Amazon and the Kindle have killed the bookstore. Why? Because people who buy 100 or 300 books a year are gone forever. The typical American buys just one book a year for pleasure. Those people are meaningless to a bookstore. It’s the heavy users that matter, and now officially, as 2009 ends, they have abandoned the bookstore. It’s over.

When law firms started switching to fax machines, Fedex realized that the cash cow part of their business (100 or 1000 or more envelopes per firm per day) was over and switched fast to packages. Good for them.

If your ship is sinking, get out now. By the time the rats start packing, it’s way too late.

As we start 2010, the most important issue I am wrestling with: whether to continue sending my daughter to our local public high school. She’s not a typical student, and we’ve determined that less than 50% of her school day is spent in worthwhile learning (the rest is sheer compliance). An artist and musician, she is drowning under the worksheets (40 isolated algebra equations per night!), the “surprise” assignments due first thing tomorrow morning, and the minutes wasted during the school day traveling, copying, listening, and waiting.

As my kid struggles (and I know she’s not alone), I have to ask myself – is our “good enough” suburban public high school actually “good enough” anymore? Should we make the leap and find an alternative – now that one exists? Enter 21st Century Cyber Charter School … the only online PA school to make AYP in the last five years. It’s a mastery learning model that permits students to work at their own pace and is highly differentiated in the three ways that matter most (learning style, interest, readiness) . Kids who graduate from 21st CCC tend to be motivated, highly organized, and independent. My daughter attended the open house and after the presentation turned to me saying, “this is what I want. I can get my school work done quickly and take time off to write music or paint.” How can I argue?

Are there drawbacks? Sure … like I mentioned earlier – about 50% of the traditional school day isn’t bad. I worry about a teenager at home alone all day – will she really get up and focus on school while mom and dad are working? This kind of education isn’t for everyone.

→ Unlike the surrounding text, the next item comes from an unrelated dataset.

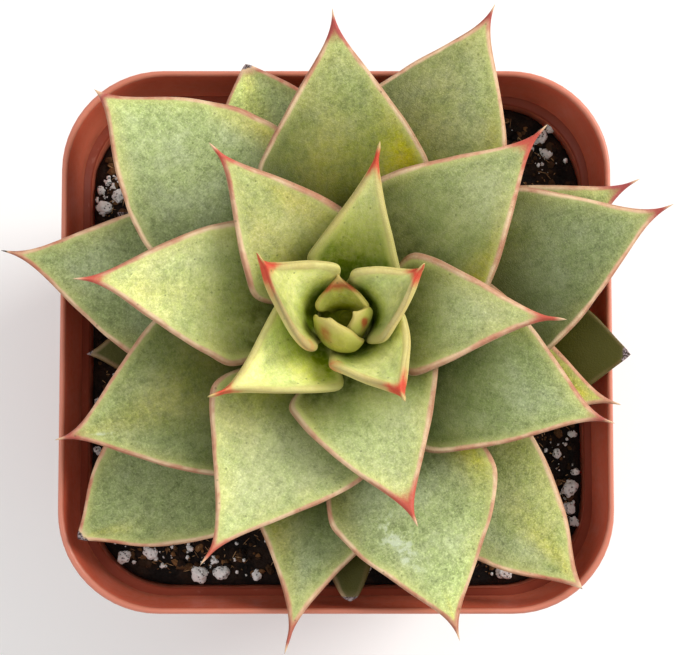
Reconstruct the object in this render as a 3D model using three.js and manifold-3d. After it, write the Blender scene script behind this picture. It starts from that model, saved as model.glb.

And then I think of Seth Godin’s post (above). We are the “heavy users” of education. We ask a lot of our local school, and their inflexibility is no longer acceptable now that there is an alternative (and more alternatives are being devised every day). Why shouldn’t we take our tax dollars (and, I might add, our daughter’s nice “Advanced” score on the PSSA) and vote with our feet? When will the traditional “good enough” schools realize that they need to hold onto their heavy users?